Now this same angel came up to the Servant (Suso) brightly, and said that God had sent him down to him, to bring him heavenly joys amid his sufferings; adding that he must cast off all his sorrows from his mind and bear them company, and that he must also dance with them in heavenly fashion. Then they drew the Servant by the hand into the dance, and the youth began a joyous song about the infant Jesus.”

I am certain I was drawn to this text because of the call to rejoice, a call that is for me and I suspect for many of you may be harder to hear and act on this year. We see and hear of barbarism and terror in the world at what seems an ever increasing frequency―bombing of innocents in Syria, terror attacks in Europe, and increased gun violence across our nation and in our city. Many with whom I am in conversation express disbelief and feeling befuddled and puzzled asking themselves, “What is this world coming to?

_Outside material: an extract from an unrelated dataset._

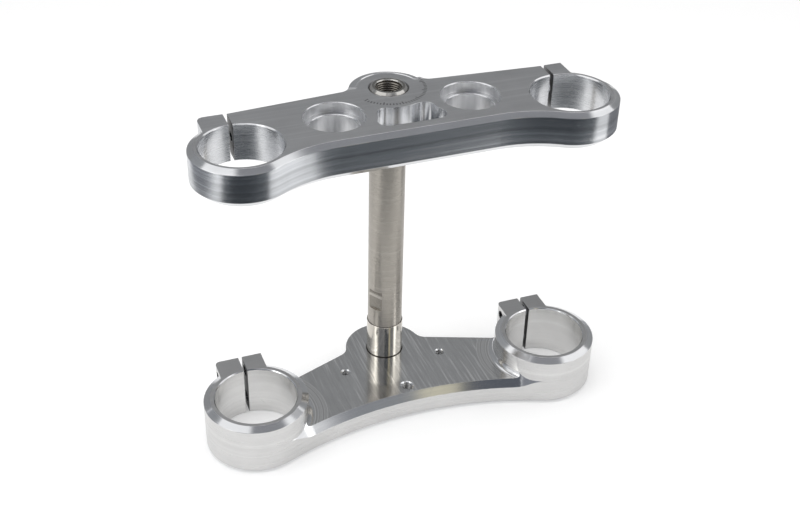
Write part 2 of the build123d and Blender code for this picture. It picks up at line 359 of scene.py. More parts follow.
@dataclass(frozen=True)
class IndexRing(Effect):
    """The plain ring of engraved index strokes on the upper boss, and the bevelled rim behind the stem, whose bright
    tone is a painted highlight.

    Attributes:
        shorter: How much shorter the plain strokes are than the long ones.
        half_width: Half the width of a stroke, as a share of the step from stroke to stroke.
        side_slope: The slope of the line across the boss behind which no stroke is cut.
        rim_ends: Where the rim starts and where it is whole, behind the stem's axis.
    """

    inner: float = 0.0208
    outer: float = 0.0240
    shorter: float = 0.0012
    count: float = 72.0
    long_every: float = 6.0
    half_width: float = 0.22
    side_slope: float = 0.55
    rim_inner: float = 0.0194
    rim_ends: Span = (0.004, 0.010)

    def build(self) -> Tree:
        """Builds the group.

        Returns:
            A group that puts out a mask of the strokes, and a mask and a height of the rim.
        """
        kit = GroupKit("index_ring")
        x, y = kit.take_axes()
        radius = kit.reach(x, y)
        turn = kit.math("DIVIDE", kit.math("ARCTAN2", y, x), 2 * math.pi)
        steps = kit.math("MULTIPLY", turn, self.count)
        offset = kit.math("ABSOLUTE", kit.math("SUBTRACT", kit.math("FRACT", steps), 0.5))
        stroke = kit.math("LESS_THAN", offset, self.half_width)
        cycle = kit.math("FRACT", kit.math("DIVIDE", kit.math("FLOOR", steps), self.long_every))
        is_long = kit.math("LESS_THAN", cycle, 0.5 / self.long_every)
        start = kit.math("SUBTRACT", self.inner + self.shorter, kit.math("MULTIPLY", is_long, self.shorter))
        ring = kit.between(radius, start, self.outer)
        front = kit.math("LESS_THAN", y, kit.math("MULTIPLY", x, self.side_slope))
        behind = kit.span(y, *self.rim_ends)
        rim = kit.between(radius, self.rim_inner, self.inner)
        slope = kit.span(radius, self.rim_inner, self.inner)
        kit.give("Mask", "Float", kit.math("MULTIPLY", kit.math("MULTIPLY", ring, stroke), front))
        kit.give("Rim", "Float", kit.math("MULTIPLY", rim, behind))
        kit.give("Slope", "Float", kit.math("MULTIPLY", slope, behind))
        return kit.tree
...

How did it come to this?”

For some the call to rejoice is difficult to hear this year not for any of these reasons but for ones which are more personal: the first Christmas without a loved one. Learning one’s position is being eliminated and wondering how will I make ends meet. Perhaps it is the anxiety of an upcoming medical test or surgery.

And yet the call to us this night is clear.

Good Christian friends, rejoice
with heart and soul and voice;
give ye heed to what we say:
Jesus Christ is born today;
ox and ass before him bow,
and he is in the manger now.
Christ is born today!
Christ is born today!

As the Apostle Paul reminds us in his letter to the Philippians, Christians are those who are called to rejoice in the Lord always. We can do so because we know how great the love of God is. We know that in a babe born in a manger God has entered the world and that in this tiny child the hopes and fears of all our years are answered and addressed.

Tonight we gather to hear the angelic message spoken to the shepherds, “To you is born this day in the City of David which is Christ the Lord.” We gather this Christmas to proclaim that the Word become flesh and dwelt among us. We gather to celebrate that in Jesus, the incarnate one, was light, that His light still shines and the darkness will not overcome it. I need to be remind of this truth because without it I would be in despair.

I know I am not the only one. Our world needs to hear this truth now more than ever. If our gathering tonight is only to remember history, we are of all people most to be pitied. If our Christmas celebration is only a liturgical observance, let’s just end this service now. The Good News that Christ is born is an invitation to join in the heavenly dance of love by serving, caring, embracing and joining God in his work of turning swords into plowshares by being instruments and agents of his love. As Christians, we have been called for such a time as this to join the angelic chorus and proclaim with our lips and lives what was begun on this most holy night. And the God who humbled himself to share our human nature, will empower us by his Spirit to do this holy work. He sends us forth in joy to invite the world to know that joy that comes from seeking Christ and living lives that reflect citizenship in his kingdom.

How are we to do this? Allow me to close with these words from my meditation last year which have an ever greater urgency tonight,

When the star in the sky is gone,

When the Kings and Princes are home,

When the shepherds are back with their flocks,

The work of Christmas begins.

To find the lost,

To heal the broken,

To feed the hungry

To release the prisoner,

To teach the nations,
To bring Christ to all,

To make music in the heart.

May the heavenly music this night lead you in the divine dance of love and may the song in your heart be a song of love and joy in thanksgiving for God’s love for you and all creation.